[Records excerpted from a collection]
┄┄┄┄┄┄┄┄┄┄
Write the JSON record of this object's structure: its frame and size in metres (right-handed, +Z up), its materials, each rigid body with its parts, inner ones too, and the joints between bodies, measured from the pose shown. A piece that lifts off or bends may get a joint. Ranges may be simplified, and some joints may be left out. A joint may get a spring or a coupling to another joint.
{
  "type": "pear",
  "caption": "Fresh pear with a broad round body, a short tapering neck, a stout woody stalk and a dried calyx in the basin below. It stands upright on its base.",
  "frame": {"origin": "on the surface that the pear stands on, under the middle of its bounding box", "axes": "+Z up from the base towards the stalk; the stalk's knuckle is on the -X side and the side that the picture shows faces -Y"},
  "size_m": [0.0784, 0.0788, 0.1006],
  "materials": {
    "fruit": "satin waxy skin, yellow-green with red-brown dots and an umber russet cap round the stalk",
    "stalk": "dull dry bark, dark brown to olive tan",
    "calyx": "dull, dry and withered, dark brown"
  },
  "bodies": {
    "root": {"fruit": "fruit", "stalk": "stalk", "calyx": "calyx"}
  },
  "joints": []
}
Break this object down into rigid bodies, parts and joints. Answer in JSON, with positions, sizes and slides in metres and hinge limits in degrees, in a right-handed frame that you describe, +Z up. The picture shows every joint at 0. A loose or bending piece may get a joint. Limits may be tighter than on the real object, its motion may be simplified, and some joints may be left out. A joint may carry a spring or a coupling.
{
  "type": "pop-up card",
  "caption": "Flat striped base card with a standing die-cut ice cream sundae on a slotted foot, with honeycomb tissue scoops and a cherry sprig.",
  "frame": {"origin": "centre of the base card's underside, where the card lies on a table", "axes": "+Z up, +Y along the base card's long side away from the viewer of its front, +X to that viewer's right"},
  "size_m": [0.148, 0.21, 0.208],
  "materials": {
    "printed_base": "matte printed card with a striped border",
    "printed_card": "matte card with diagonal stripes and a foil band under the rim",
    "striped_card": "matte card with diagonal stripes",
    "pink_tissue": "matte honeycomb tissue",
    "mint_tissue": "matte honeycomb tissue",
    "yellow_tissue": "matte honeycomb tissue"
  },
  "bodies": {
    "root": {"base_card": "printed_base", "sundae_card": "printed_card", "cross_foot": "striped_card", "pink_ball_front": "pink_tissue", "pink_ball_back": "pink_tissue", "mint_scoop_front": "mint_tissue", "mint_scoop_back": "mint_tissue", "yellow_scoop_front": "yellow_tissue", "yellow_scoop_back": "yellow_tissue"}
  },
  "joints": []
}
┄┄┄┄┄┄┄┄┄┄
Exercise task: Reproduce each line verbatim.

Output for this exercise:
Write the JSON record of this object's structure: its frame and size in metres (right-handed, +Z up), its materials, each rigid body with its parts, inner ones too, and the joints between bodies, measured from the pose shown. A piece that lifts off or bends may get a joint. Ranges may be simplified, and some joints may be left out. A joint may get a spring or a coupling to another joint.
{
  "type": "pear",
  "caption": "Fresh pear with a broad round body, a short tapering neck, a stout woody stalk and a dried calyx in the basin below. It stands upright on its base.",
  "frame": {"origin": "on the surface that the pear stands on, under the middle of its bounding box", "axes": "+Z up from the base towards the stalk; the stalk's knuckle is on the -X side and the side that the picture shows faces -Y"},
  "size_m": [0.0784, 0.0788, 0.1006],
  "materials": {
    "fruit": "satin waxy skin, yellow-green with red-brown dots and an umber russet cap round the stalk",
    "stalk": "dull dry bark, dark brown to olive tan",
    "calyx": "dull, dry and withered, dark brown"
  },
  "bodies": {
    "root": {"fruit": "fruit", "stalk": "stalk", "calyx": "calyx"}
  },
  "joints": []
}
Break this object down into rigid bodies, parts and joints. Answer in JSON, with positions, sizes and slides in metres and hinge limits in degrees, in a right-handed frame that you describe, +Z up. The picture shows every joint at 0. A loose or bending piece may get a joint. Limits may be tighter than on the real object, its motion may be simplified, and some joints may be left out. A joint may carry a spring or a coupling.
{
  "type": "pop-up card",
  "caption": "Flat striped base card with a standing die-cut ice cream sundae on a slotted foot, with honeycomb tissue scoops and a cherry sprig.",
  "frame": {"origin": "centre of the base card's underside, where the card lies on a table", "axes": "+Z up, +Y along the base card's long side away from the viewer of its front, +X to that viewer's right"},
  "size_m": [0.148, 0.21, 0.208],
  "materials": {
    "printed_base": "matte printed card with a striped border",
    "printed_card": "matte card with diagonal stripes and a foil band under the rim",
    "striped_card": "matte card with diagonal stripes",
    "pink_tissue": "matte honeycomb tissue",
    "mint_tissue": "matte honeycomb tissue",
    "yellow_tissue": "matte honeycomb tissue"
  },
  "bodies": {
    "root": {"base_card": "printed_base", "sundae_card": "printed_card", "cross_foot": "striped_card", "pink_ball_front": "pink_tissue", "pink_ball_back": "pink_tissue", "mint_scoop_front": "mint_tissue", "mint_scoop_back": "mint_tissue", "yellow_scoop_front": "yellow_tissue", "yellow_scoop_back": "yellow_tissue"}
  },
  "joints": []
}